WHAT YOU NEED TO DO:
Reproduce the listing below without any change.

EXERCISE DATA:
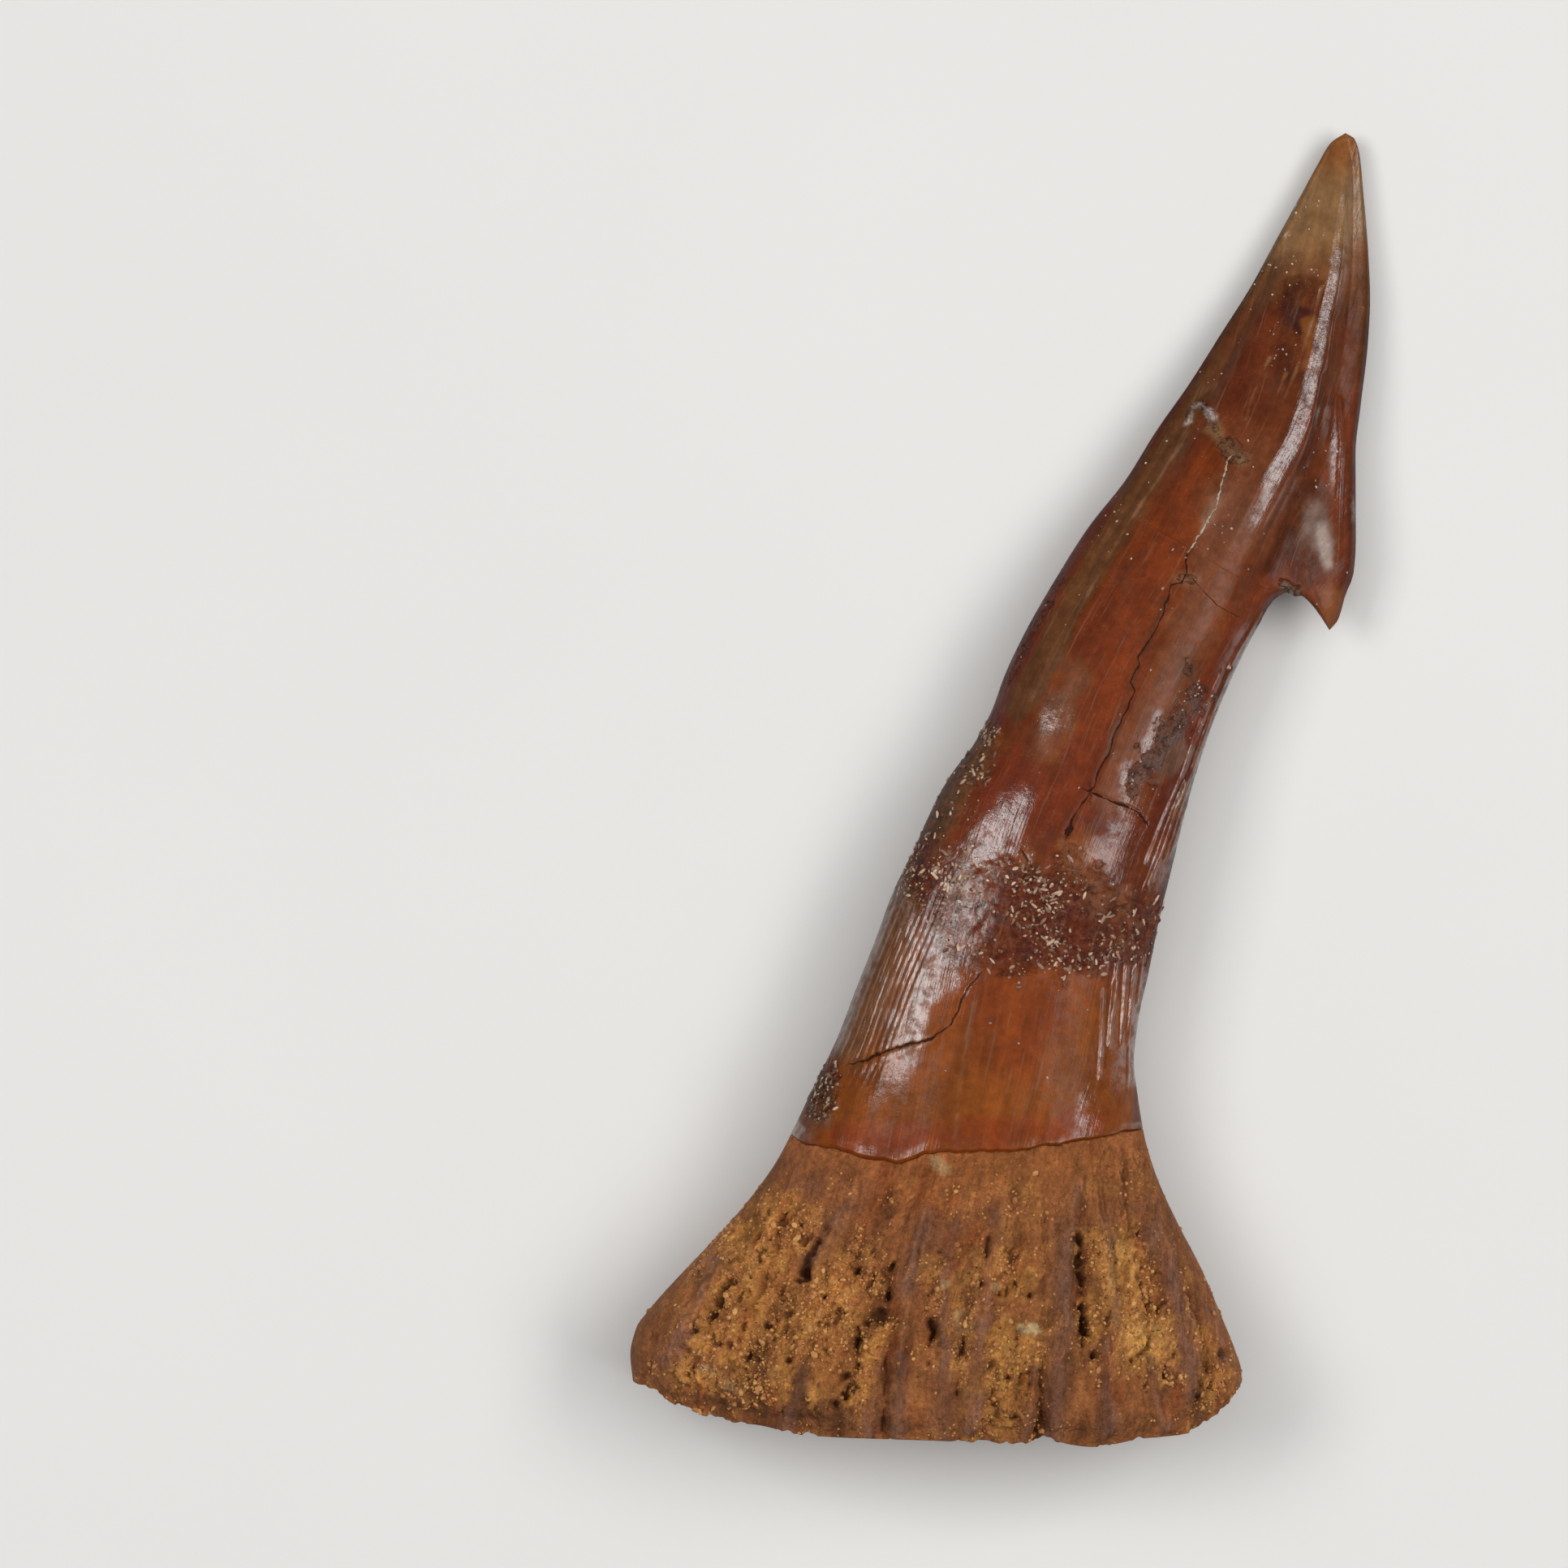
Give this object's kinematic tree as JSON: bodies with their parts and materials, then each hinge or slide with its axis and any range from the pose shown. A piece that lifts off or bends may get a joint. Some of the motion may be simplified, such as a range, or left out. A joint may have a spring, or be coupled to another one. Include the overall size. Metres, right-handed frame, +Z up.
{
  "type": "fossil sawfish rostral tooth",
  "caption": "Slender curved fossil tooth lying flat: glossy red-brown crown with one barb below the tip, above a flared, fluted and pitted root with a hollow base.",
  "frame": {"origin": "middle of the box's bottom, on the surface that the tooth lies on", "axes": "+Y from the root to the tip, +X towards the barb's side, +Z up out of the surface"},
  "size_m": [0.0326, 0.0576, 0.0097],
  "materials": {
    "fossil_tooth": "glossy enamel on the crown, rough porous bone on the root"
  },
  "bodies": {
    "root": {"rostral_tooth": "fossil_tooth"}
  },
  "joints": []
}
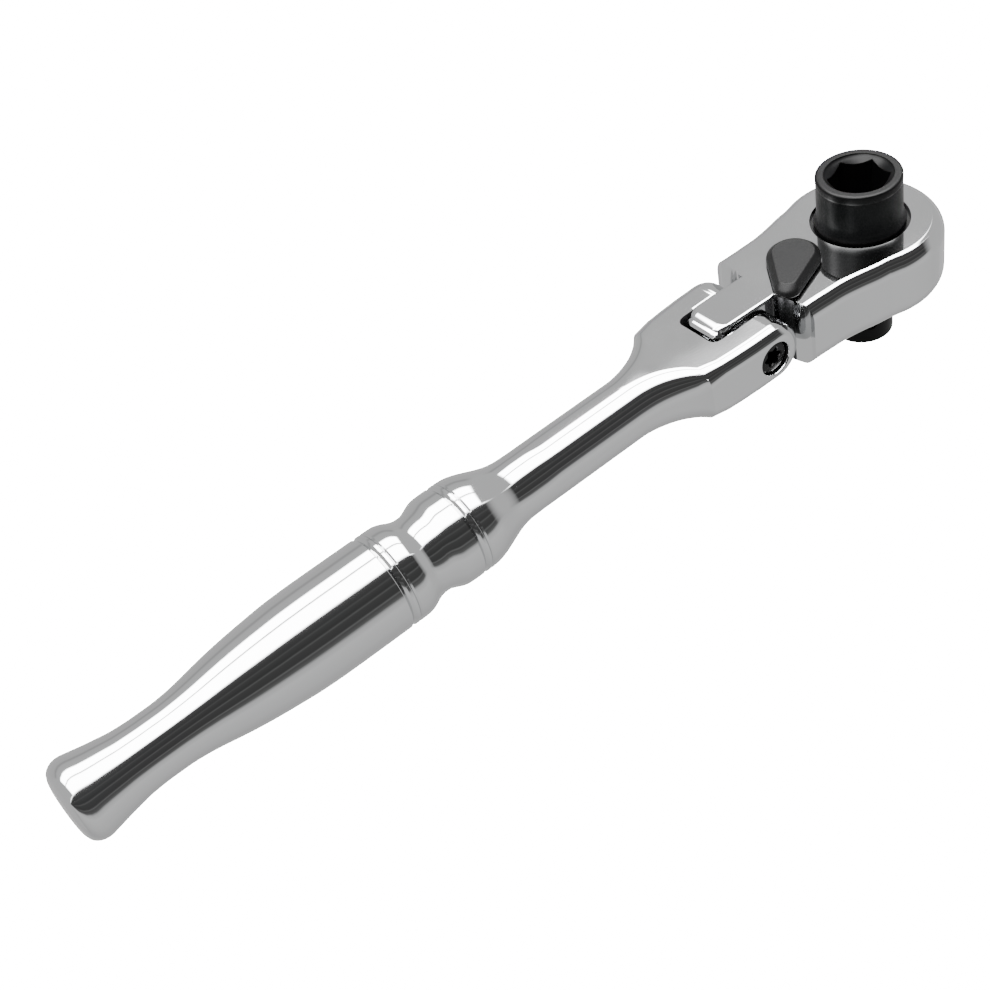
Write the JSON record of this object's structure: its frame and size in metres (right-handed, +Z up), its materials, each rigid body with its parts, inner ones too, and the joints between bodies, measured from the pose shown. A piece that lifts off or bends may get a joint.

SOLUTION FOR THIS TASK:
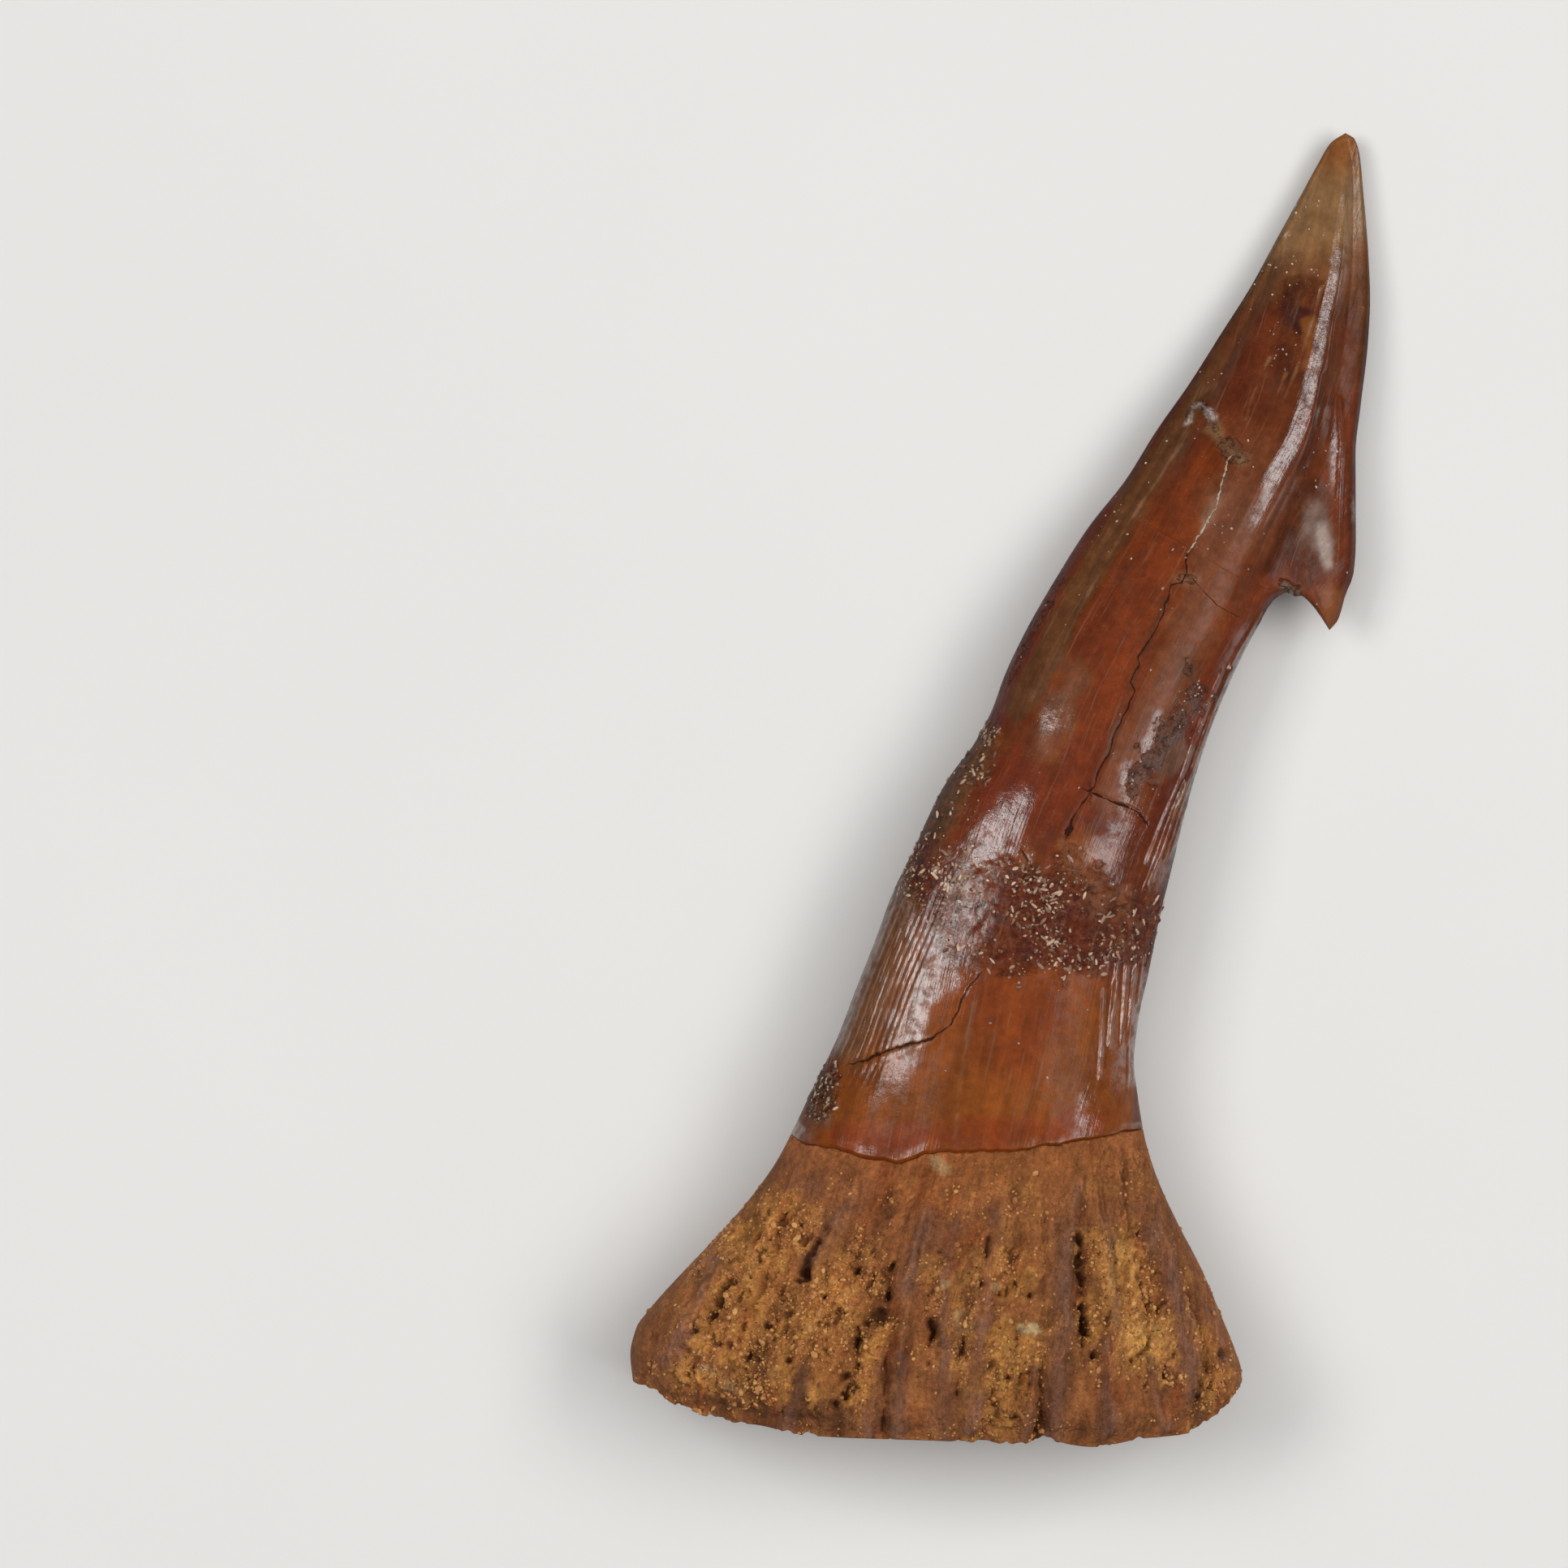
Give this object's kinematic tree as JSON: bodies with their parts and materials, then each hinge or slide with its axis and any range from the pose shown. A piece that lifts off or bends may get a joint. Some of the motion may be simplified, such as a range, or left out. A joint may have a spring, or be coupled to another one. Include the overall size. Metres, right-handed frame, +Z up.
{
  "type": "fossil sawfish rostral tooth",
  "caption": "Slender curved fossil tooth lying flat: glossy red-brown crown with one barb below the tip, above a flared, fluted and pitted root with a hollow base.",
  "frame": {"origin": "middle of the box's bottom, on the surface that the tooth lies on", "axes": "+Y from the root to the tip, +X towards the barb's side, +Z up out of the surface"},
  "size_m": [0.0326, 0.0576, 0.0097],
  "materials": {
    "fossil_tooth": "glossy enamel on the crown, rough porous bone on the root"
  },
  "bodies": {
    "root": {"rostral_tooth": "fossil_tooth"}
  },
  "joints": []
}
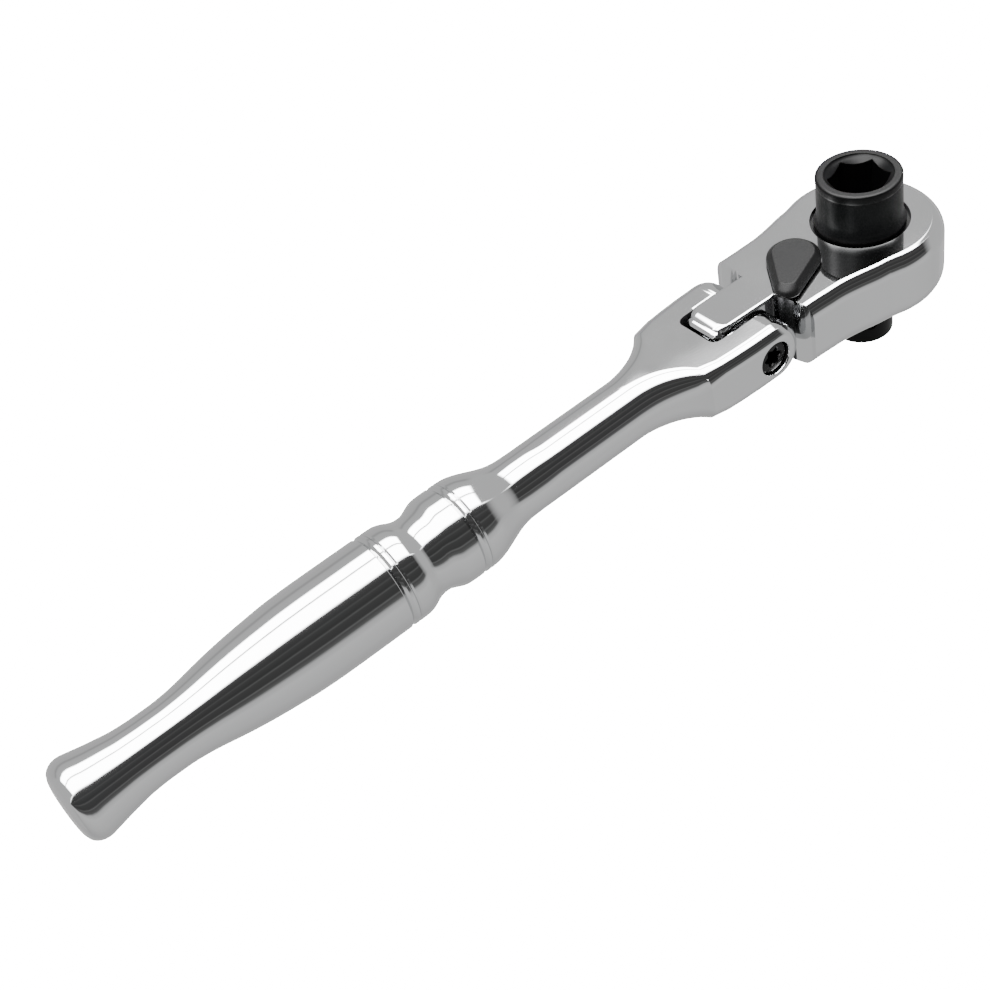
Write the JSON record of this object's structure: its frame and size in metres (right-handed, +Z up), its materials, each rigid body with its parts, inner ones too, and the joints between bodies, measured from the pose shown. A piece that lifts off or bends may get a joint.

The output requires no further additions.